Il y a au Maroc une lutte idéologique. L’Académie de la langue arabe, notamment, affirme que l’arabe est la seule vraie langue du Maroc, signifiant ainsi que toutes les autres ne sont pas vraies et qu’elles représentent même, par-là, un danger. Promouvoir l’arabe dialectale, de leur point de vue, c’est nier cette réalité et mettre en danger la primauté de l’arabe. Ce discours qui remonte à l’indépendance est très fort.

Dès lors, pour la population elle-même très conservatrice, défendre le dialectal revient aussi à attaquer l’arabe considérée comme une langue sainte. Ils n’envisagent pas que l’on puisse valoriser les deux en même temps, alors ils privilégient la langue du Coran.

Pensez-vous que la darija puisse bénéficier d’une officialisation comme a pu en bénéficier l’amazigh avec la Constitution de 2011 ?

La reconnaissance de la darija, comme langue officielle ou d’une autre façon dans la loi, est improbable. En 2011, quand les rédacteurs de la Constitution et le Palais ont décidé de reconnaître l’amazighe comme langue nationale, ils avaient l’occasion de reconnaître également la darija. Ils n’ont pas saisi cette occasion.

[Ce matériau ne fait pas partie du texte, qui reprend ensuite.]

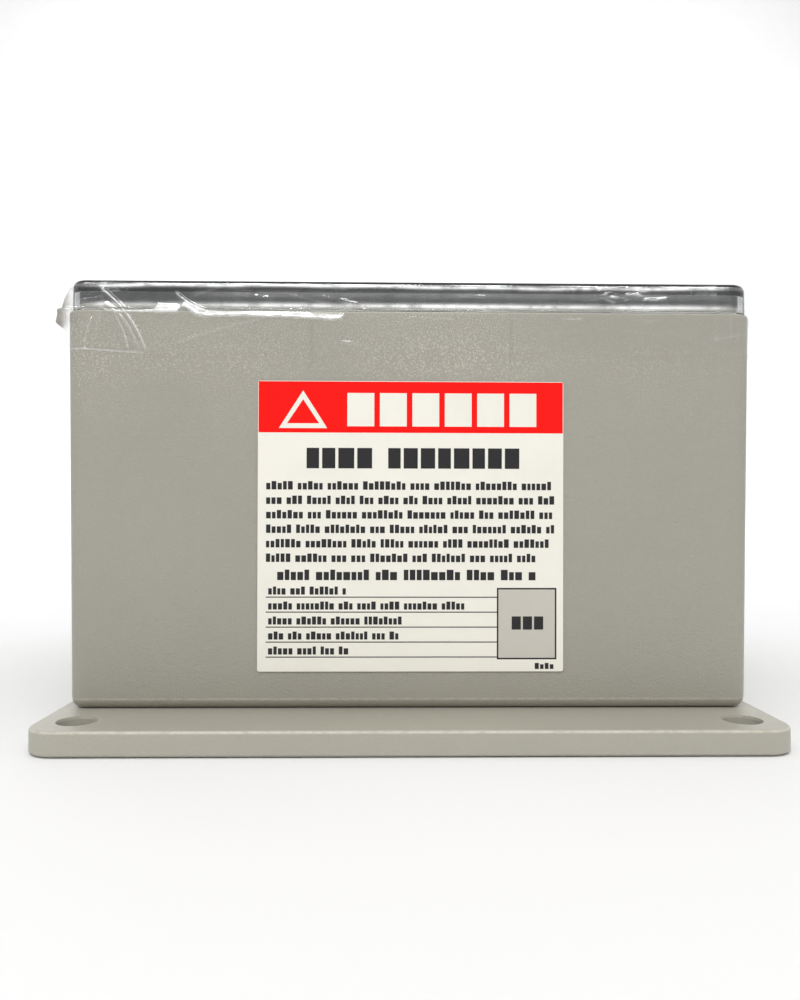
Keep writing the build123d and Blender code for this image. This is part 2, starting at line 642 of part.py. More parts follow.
with BuildPart() as panel_screws:
    with BuildSketch(up(PANEL_TOP)):
        with GridLocations(PANEL_SCREW_X, PANEL_SCREW_Y, 2, 2):
            Circle(PANEL_SCREW_HEAD_R)
    extrude(amount=PANEL_SCREW_HEAD_HEIGHT)
    with BuildSketch(up(PANEL_TOP)):
        with GridLocations(PANEL_SCREW_X, PANEL_SCREW_Y, 2, 2):
            Circle(PANEL_SCREW_R)
    extrude(amount=-PANEL_SCREW_LENGTH)
    with BuildSketch(up(PANEL_TOP + PANEL_SCREW_HEAD_HEIGHT)):
        with GridLocations(PANEL_SCREW_X, PANEL_SCREW_Y, 2, 2):
            Rectangle(RECESS_LENGTH, RECESS_WIDTH)
            Rectangle(RECESS_WIDTH, RECESS_LENGTH)
    extrude(amount=-RECESS_DEPTH, mode=Mode.SUBTRACT)
save(panel_screws, "panel_screws")

# ---------------------------------------------------------------- main board
with BuildPart() as board_standoffs:
    with BuildSketch(up(PANEL_TOP)):
        with Locations((0, BOARD_CENTRE)):
            with GridLocations(BOARD_SCREW_X, BOARD_SCREW_Y, 2, 2):
                RegularPolygon(STANDOFF_HEX / 2, 6, major_radius=False)
                Circle(SMALL_SCREW_R + RUNNING_GAP, mode=Mode.SUBTRACT)
    extrude(amount=STANDOFF_HEIGHT)
save(board_standoffs, "board_standoffs")

with BuildPart() as main_board:
    with BuildSketch(up(BOARD_Z)):
        with Locations((0, BOARD_CENTRE)):
            RectangleRounded(BOARD_WIDTH, BOARD_LENGTH, BOARD_CORNER_R)
            with GridLocations(BOARD_SCREW_X, BOARD_SCREW_Y, 2, 2):
                Circle(SMALL_SCREW_R + SMALL_HOLE_GAP, mode=Mode.SUBTRACT)
        with Locations((0, SPACER_Y)):
            with GridLocations(2 * SPACER_X, SPACER_PITCH_Y, 2, 2):
                Circle(SMALL_SCREW_R + SMALL_HOLE_GAP, mode=Mode.SUBTRACT)
    extrude(amount=BOARD_THICK)
save(main_board, "main_board")

# Four screws into the standoffs, and four nuts on the spacers' studs under the board.
with BuildPart() as board_fasteners:
    with BuildSketch(up(BOARD_TOP)):
        with Locations((0, BOARD_CENTRE)):
            with GridLocations(BOARD_SCREW_X, BOARD_SCREW_Y, 2, 2):
                Circle(SMALL_HEAD_R)
    extrude(amount=SMALL_HEAD_HEIGHT)
    with BuildSketch(up(BOARD_TOP)):
        with Locations((0, BOARD_CENTRE)):
            with GridLocations(BOARD_SCREW_X, BOARD_SCREW_Y, 2, 2):
                Circle(SMALL_SCREW_R)
    extrude(amount=-SMALL_SCREW_LENGTH)
    with BuildSketch(up(BOARD_TOP + SMALL_HEAD_HEIGHT)):
        with Locations((0, BOARD_CENTRE)):
            with GridLocations(BOARD_SCREW_X, BOARD_SCREW_Y, 2, 2):
                Rectangle(SMALL_RECESS_LENGTH, RECESS_WIDTH)
    extrude(amount=-RECESS_DEPTH, mode=Mode.SUBTRACT)
    with BuildSketch(up(BOARD_Z)):
        with Locations((0, SPACER_Y)):
            with GridLocations(2 * SPACER_X, SPACER_PITCH_Y, 2, 2):
                RegularPolygon(NUT_HEX / 2, 6, major_radius=False)
                Circle(SMALL_SCREW_R + RUNNING_GAP, mode=Mode.SUBTRACT)
    extrude(amount=-NUT_THICK)
save(board_fasteners, "board_fasteners")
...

En donnant aux uns, les militants amazighs, et pas autres, les défenseurs de la darija, le pouvoir a joué la division et a créé des frictions entre eux.

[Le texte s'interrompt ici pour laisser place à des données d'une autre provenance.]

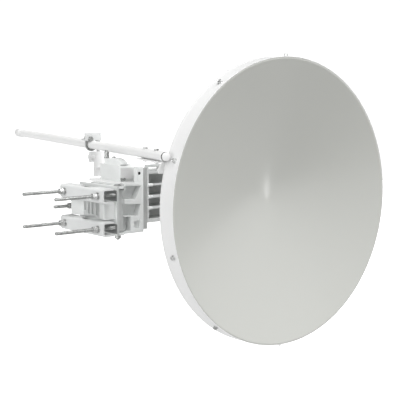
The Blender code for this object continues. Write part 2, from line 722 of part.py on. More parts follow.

Dans un futur proche, il n’est donc pas envisageable que la darija reçoive une reconnaissance officielle. Les oppositions sont trop fortes tandis que les défenseurs sont très peu nombreux. On les trouve seulement parmi les élites des grandes villes, alors que les militants de la reconnaissance de l’amazighe représentaient environ 35 à 40% de la population amazighe dans sa totalité. De plus, les défenseurs du darija n’ont quasiment aucun relai sur la scène politique.

Nab2i
Date : le 16 septembre 2018 à 23h10
Youpi, un hollandais nous parle de la darija ! On aura tout vu. Remerciez le pour moi, cela me touche qu'il se prononce car le Maroc et les marocains étaient dans l'attente de son intervention et de son analyse précieuse. Il nous sauve la vie. MERCI
blagueur
Date : le 15 septembre 2018 à 03h18
La darija n'est pas une langue, c'est un dialecte, pauvre du point de vue de la portée des mots, c'est un langage courant, grossier au sens qu'il est extrêmement réducteur, lacunaire et imprécis. Il suffit de se proposer de citer les noms des cinq doigts de la main en darija pour prendre conscience de l'incomplétude de ce langage ... Cependant c'est la "langue" maternelle qui a servi à forger les premiers concepts acquis, comme la structuration logique de la pensée. En ce sens c'est le meilleur outil de transition entre l'acquis premier et le potentiellement "accessible", pour approcher des concepts évolués nouveaux ou un langage structuré : il permet d'expliquer et de représenter de manière compréhensible ces derniers, à l'enfant, en utilisant les acquis "pré-scolaires". Ainsi, pour expliquer à l'enfant un concept, il ne faut pas hésiter à utiliser la darija, en particulier s'il s'agit de concepts abstraits, tels ceux rencontrés en mathématiques ou dans les matières scientifiques. Dans un dictionnaire, un mot à définir renvoie à une phrase composée de mots plus "simples" à saisir. La darija peut jouer ce rôle et faciliter la saisie et l'appréhension du sens porté. Une fois l'univers sémantique de base nécessaire acquis, la darija n'est plus nécessaire pour développer les connaissances et le savoir des enfants. Le paradoxe c'est le buzz autour de la "darija" et le silence autour de l'introduction du français dans le primaire, alors que la proximité linguistique entre darija et arabe et autre que celle entre darija et français ...
WisdomTime
Date : le 14 septembre 2018 à 17h33
Ce qui m'étonne, à chaque fois, c'est qu'on demande l'avis des linguistes qui ne sont pas assez compétents pour comprendre qu'il y a une différence entre une langue et un dialect surtout quand on considère la Darija une langue. Ces mêmes linguistes savent très bien que pour qu'un dialect puisse avoir le statut d'une langue, il doit subir le processus de la standardisation ou la normalisation. Donc, jusqu'à preuve du contraire, la Darija est un dialect et pas une langue.